My hatred of Walmart goes way back. The business class I started didn’t help matters much.

But yes, everything is bought.

Even more surprisingly, everything is wrapped. I’m normally a December 24th late night wrapper myself, but this year I just wanted it done. I think I already confessed my mom did my wrapping. But I take that back. I bought more and wrapped it myself.

I’m still on fast lanes which is getting on my last nerve. I use to love fast lanes. I mean love love love fast lanes. But right now I’d give about anything to run a regular lane. I’m just burned out. It’s one part overload and one part holiday season. We are busy all day every day and there are a lot of people going through the fast lane. And the majority of them, don’t know what they are doing. And I’ll be the first to admit every now and then the machines do act up. But most of that shit is user error. And then you have to listen to them bitch that the machine doesn’t work, it never works, it never will work. And one of these days I’m going to get fired for explaining to a customer exactly why it doesn’t work. But for now I bite my tongue and agree with the customer that is always right. Regular lane is easier because the user, the cashier, does this for 20, 30, 40 hours a week and for the most part knows what they are doing. It’s just very taxing on the right arm and it just so happens my right arm is all sorts of jacked up.

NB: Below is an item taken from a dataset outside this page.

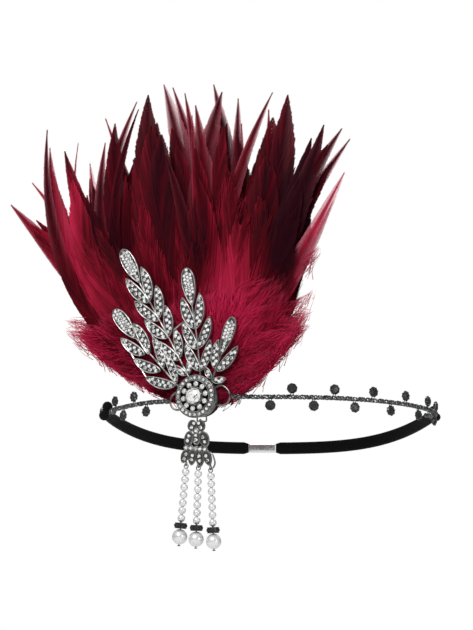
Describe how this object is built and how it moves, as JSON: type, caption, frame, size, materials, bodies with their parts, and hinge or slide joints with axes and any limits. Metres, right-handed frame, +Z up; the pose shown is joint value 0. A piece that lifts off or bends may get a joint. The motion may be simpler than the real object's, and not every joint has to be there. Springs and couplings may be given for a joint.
{
  "type": "feather headband",
  "caption": "Head loop of rope chain and elastic with a rhinestone brooch, a hanging pearl pendant and an upright feather fan.",
  "frame": {"origin": "middle of the head loop, level with the joints between chain and elastic at its two sides", "axes": "+Z up along the wearer's head, -Y the way the wearer faces, +X to the right as seen from the front"},
  "size_m": [0.2412, 0.1766, 0.2579],
  "materials": {
    "antique_silver": "darkened silver plate, bright on raised rims",
    "bright_silver": "polished silver plate",
    "gunmetal": "dark grey plated chain",
    "crystal": "foiled clear cut glass",
    "black_crystal": "polished black cut glass in dark metal",
    "pearl": "lustrous white imitation pearl",
    "elastic": "matte black knitted elastic",
    "feather": "dyed crimson to burgundy hackle feathers with downy base"
  },
  "bodies": {
    "headband": {"brooch": "antique_silver", "centre_stone": "crystal", "plume": "feather", "crimp_sleeve": "bright_silver", "ring_stone_01": "crystal", "ring_stone_02": "crystal", "ring_stone_03": "crystal", "ring_stone_04": "crystal", "ring_stone_05": "crystal", "ring_stone_06": "crystal", "ring_stone_07": "crystal", "ring_stone_08": "crystal", "ring_stone_09": "crystal", "ring_stone_10": "crystal", "chain_left": "gunmetal", "end_ring_left": "gunmetal", "elastic_left": "elastic", "chain_right": "gunmetal", "end_ring_right": "gunmetal", "elastic_right": "elastic", "chain_stone_01": "black_crystal", "chain_stone_02": "black_crystal", "chain_stone_03": "black_crystal", "chain_stone_04": "black_crystal", "chain_stone_05": "black_crystal", "chain_stone_06": "black_crystal", "chain_stone_07": "black_crystal", "chain_stone_08": "black_crystal", "chain_stone_09": "black_crystal", "chain_stone_10": "black_crystal", "chain_stone_11": "black_crystal", "chain_stone_12": "black_crystal", "chain_stone_13": "black_crystal", "chain_stone_14": "black_crystal", "chain_stone_15": "black_crystal", "chain_stone_16": "black_crystal"},
    "pendant": {"pendant_plate": "antique_silver", "pearl_string_1": "pearl", "rondelle_1": "black_crystal", "large_pearl_1": "pearl", "pearl_string_2": "pearl", "rondelle_2": "black_crystal", "large_pearl_2": "pearl", "pearl_string_3": "pearl", "rondelle_3": "black_crystal", "large_pearl_3": "pearl"}
  },
  "joints": [
    {"name": "pendant_swing", "type": "hinge", "parent": "headband", "child": "pendant", "pos_m": [-0.03768, -0.07246, -0.0141], "axis": [-0.9063, 0.4226, 0], "range_deg": [-60, 70]}
  ]
}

It isn’t definite but it looks like I might have New Year’s Day off work. Which would be kind of cool. I can stay up late with my husband and not have to worry about getting to work the next morning. Normally I’m the anti-holiday. But as long as Pat doesn’t make a big production out of it, I should be fine. The alternative is going to bed at my bedtime and sleeping through midnight. I could see that working too.

Good God I’m tired.

Job Hunt 2011

I got a response to one of the resumes I sent out. One of the banks emailed me to fill in a job application and take a survey. I’m taking this as a good sign.

This was a couple of days ago though. No word since.

I’m choosing not to worry about it. I’m going to ride out what’s left of the holiday season and then kick the search up a notch or two.

I guess we’ll see what happens.

Fortune Cookie

My fortune today read:

Today, some new connections will be very exciting indeed.

First I was thinking of my new doctor.

Then I reflected on the text message I received from my mom.

“Had lunch with a new tech who has bpd and feels very unlovable, etc. Gave her your blog, but she needs to meet you.”

I’m really excited about this new possible friend. I guess she is very lonely. I’m always looking for new friends who understand what I’m going through so this could prove to be a very good friendship for the two of us.

Two new connections today. And I’m indeed excited about both.